Kathleen M. Sullivan: --I cannot, Justice Ginsburg, though I can cite to you the most relevant and unbroken line of court of appeals authority, which are the Federal Railroad Safety Act cases.
The Federal Railroad Safety Act expressly preempted State law negligence claims, and the Fifth, Sixth and Seventh Circuits have held, without a competing circuit, that therefore, Federal FLEA negligence claims must be deemed to be precluded, because otherwise, the national scheme of uniformity in Federal railroad safety would be undermined.
So, too, here.
And if I could just go back, Justice Ginsburg, to make sure I answer the question.
The passage of the NLEA and its express preemption provision in 1990 was all about national uniformity.
In fact, what Congress aimed at in passing that statute was the--
Justice Anthony Kennedy: Is it part of Coke's narrow position that national uniformity consists in labels that cheat the consumers like this one did?
Kathleen M. Sullivan: --Justice Kennedy, you have perhaps succumbed to Mr. Waxman's attempts to argue his jury argument here.
We're on a motion to dismiss.
There is no record.
We've put in a brief--
Justice Anthony Kennedy: I think it's important for us to know how the statutes work.

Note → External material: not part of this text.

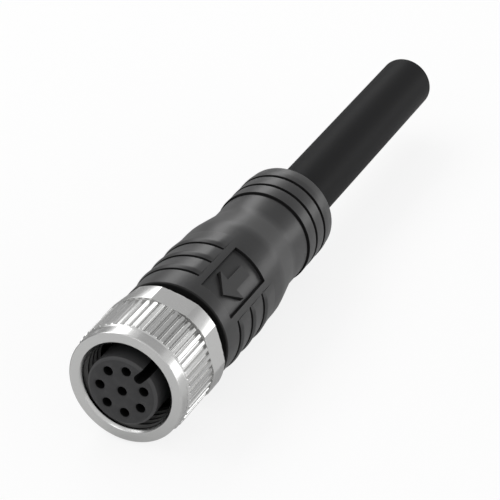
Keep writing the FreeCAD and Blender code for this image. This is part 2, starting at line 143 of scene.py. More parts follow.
for strip_name, angle, width, radiance in STRIPS:
    strip_data = bpy.data.lights.new(strip_name, "AREA")
    strip_data.shape = "RECTANGLE"
    strip_data.size = width
    strip_data.size_y = STRIP_LENGTH
    strip_data.energy = radiance * math.pi * width * STRIP_LENGTH
    strip = bpy.data.objects.new(strip_name, strip_data)
    turn = Matrix.Rotation(math.radians(angle), 4, "Y")
    strip.matrix_world = (
        Matrix.Translation((0, STRIP_MIDDLE_Y, 0)) @ turn
        @ Matrix.Translation((0, 0, LAMP_DISTANCE)))
    bpy.context.scene.collection.objects.link(strip)
front_data = bpy.data.lights.new("front_lamp", "AREA")
front_data.size = FRONT_LAMP_SIZE
front_data.energy = FRONT_LAMP_POWER
front_lamp = bpy.data.objects.new("front_lamp", front_data)
front_lamp.location = FRONT_LAMP_PLACE
front_lamp.rotation_euler = Vector(FRONT_LAMP_PLACE).to_track_quat("Z", "Y").to_euler()
bpy.context.scene.collection.objects.link(front_lamp)

for card_name, first_side, second_side, (card_front, card_back), card_brightness in CARDS:
    card_material = bpy.data.materials.new(card_name)
    card_material.use_nodes = True
    card_material.node_tree.nodes.clear()
    card_glow = node(card_material.node_tree, "ShaderNodeEmission", {
        "Color": WHITE, "Strength": card_brightness})
    node(card_material.node_tree, "ShaderNodeOutputMaterial", {"Surface": card_glow.outputs[0]})
    card_mesh = bpy.data.meshes.new(card_name)
    card_corners = [
        (x, y, z)
        for (x, z), y in (
            (first_side, card_front), (second_side, card_front),
            (second_side, card_back), (first_side, card_back))]
    card_mesh.from_pydata(card_corners, [], [(0, 1, 2, 3)])
    card_mesh.materials.append(card_material)
    card = bpy.data.objects.new(card_name, card_mesh)
    card.visible_camera = False
    card.visible_diffuse = False
    card.visible_shadow = False
    card.visible_transmission = False
    bpy.context.scene.collection.objects.link(card)

# The floor is a wide pale sheet that the connector lies on. It is nearly white, and still takes the
# connector's soft shadow.
FLOOR_HALF = 3.0
FLOOR_COLOUR = (0.90, 0.90, 0.90, 1)
FLOOR_GLOW_SHARE = 0.84
FLOOR_REFLECTED_GLOW_SHARE = 0.15

floor_mesh = bpy.data.meshes.new("floor")
floor_z = cad_box[0].z
floor_mesh.from_pydata([
    (-FLOOR_HALF, -FLOOR_HALF, floor_z),
    (FLOOR_HALF, -FLOOR_HALF, floor_z),
    (FLOOR_HALF, FLOOR_HALF, floor_z),
    (-FLOOR_HALF, FLOOR_HALF, floor_z)], [], [(0, 1, 2, 3)])
floor = bpy.data.objects.new("floor", floor_mesh)
bpy.context.scene.collection.objects.link(floor)
floor_material = bpy.data.materials.new("pale_floor")
floor_material.use_nodes = True
floor_tree = floor_material.node_tree
floor_tree.nodes.clear()
matt = node(floor_tree, "ShaderNodeBsdfDiffuse", {"Color": FLOOR_COLOUR})
glow = node(floor_tree, "ShaderNodeEmission", {"Color": WHITE, "Strength": 1.0})
floor_path = node(floor_tree, "ShaderNodeLightPath").outputs
in_glass_or_metal = calculated(
    floor_tree, "MAXIMUM", floor_path["Is Glossy Ray"], floor_path["Is Transmission Ray"])
glow_share = calculated(
    floor_tree, "MULTIPLY_ADD", floor_path["Is Camera Ray"], FLOOR_GLOW_SHARE,
    calculated(floor_tree, "MULTIPLY", in_glass_or_metal, FLOOR_REFLECTED_GLOW_SHARE))
floor_mix = node(floor_tree, "ShaderNodeMixShader", {
    0: glow_share, 1: matt.outputs[0], 2: glow.outputs[0]})
node(floor_tree, "ShaderNodeOutputMaterial", {"Surface": floor_mix.outputs[0]})
floor_mesh.materials.append(floor_material)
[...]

And if the statute works in the way you say it does and that Coca-Cola stands behind this label as being fair to consumers, then I think you have a very difficult case to make.
I think it's relevant for us to ask whether people are cheated in buying this product.
Because Coca-Cola's position is to say even if they are, there's nothing we can do about it.
Do you still have this -- do you still have this label?
Kathleen M. Sullivan: --Yes, Your Honor.
It's changed in non-material aspects.
There is no aspect covered by the claims here that has changed.
But I just want to be very, very clear on what POM is arguing here.
POM is arguing -- and, Justice Sotomayor, they are not arguing your hypothetical.
POM is arguing here that it may challenge Coca-Cola's name and label under the Lanham Act even if that name and label complies with the FDCA and all the relevant implementing regulations.
So, Justice Kagan, this is exactly your case, where POM said it can say misbranded under the Lanham Act, even where Coca-Cola has complied with all of the authorizations set forth in the FDA.
Justice Ruth Bader Ginsburg: But maybe the two acts are serving different purposes, Ms. Sullivan.
The law that you are relying on is supposed to be concerned with nutritional information and health claims, not a competitor is a competitor losing out because of the deception.
The consumer is able to buy the Coke product much cheaper and the POM product costs more; the consumer thinks that they are both the same, so they'll buy the cheaper one.
Kathleen M. Sullivan: First, Justice Ginsburg, let me be clear: Safety is not at issue in this case.
Safety warnings are especially carved out.
Justice Alito, if there is a worry about allergies; Chief Justice Roberts, if there is a worry about health.
That's not what we're about here.
In fact, the NLEA especially -- expressly in 6(c)(2) carved out safety warnings from the preemption clause.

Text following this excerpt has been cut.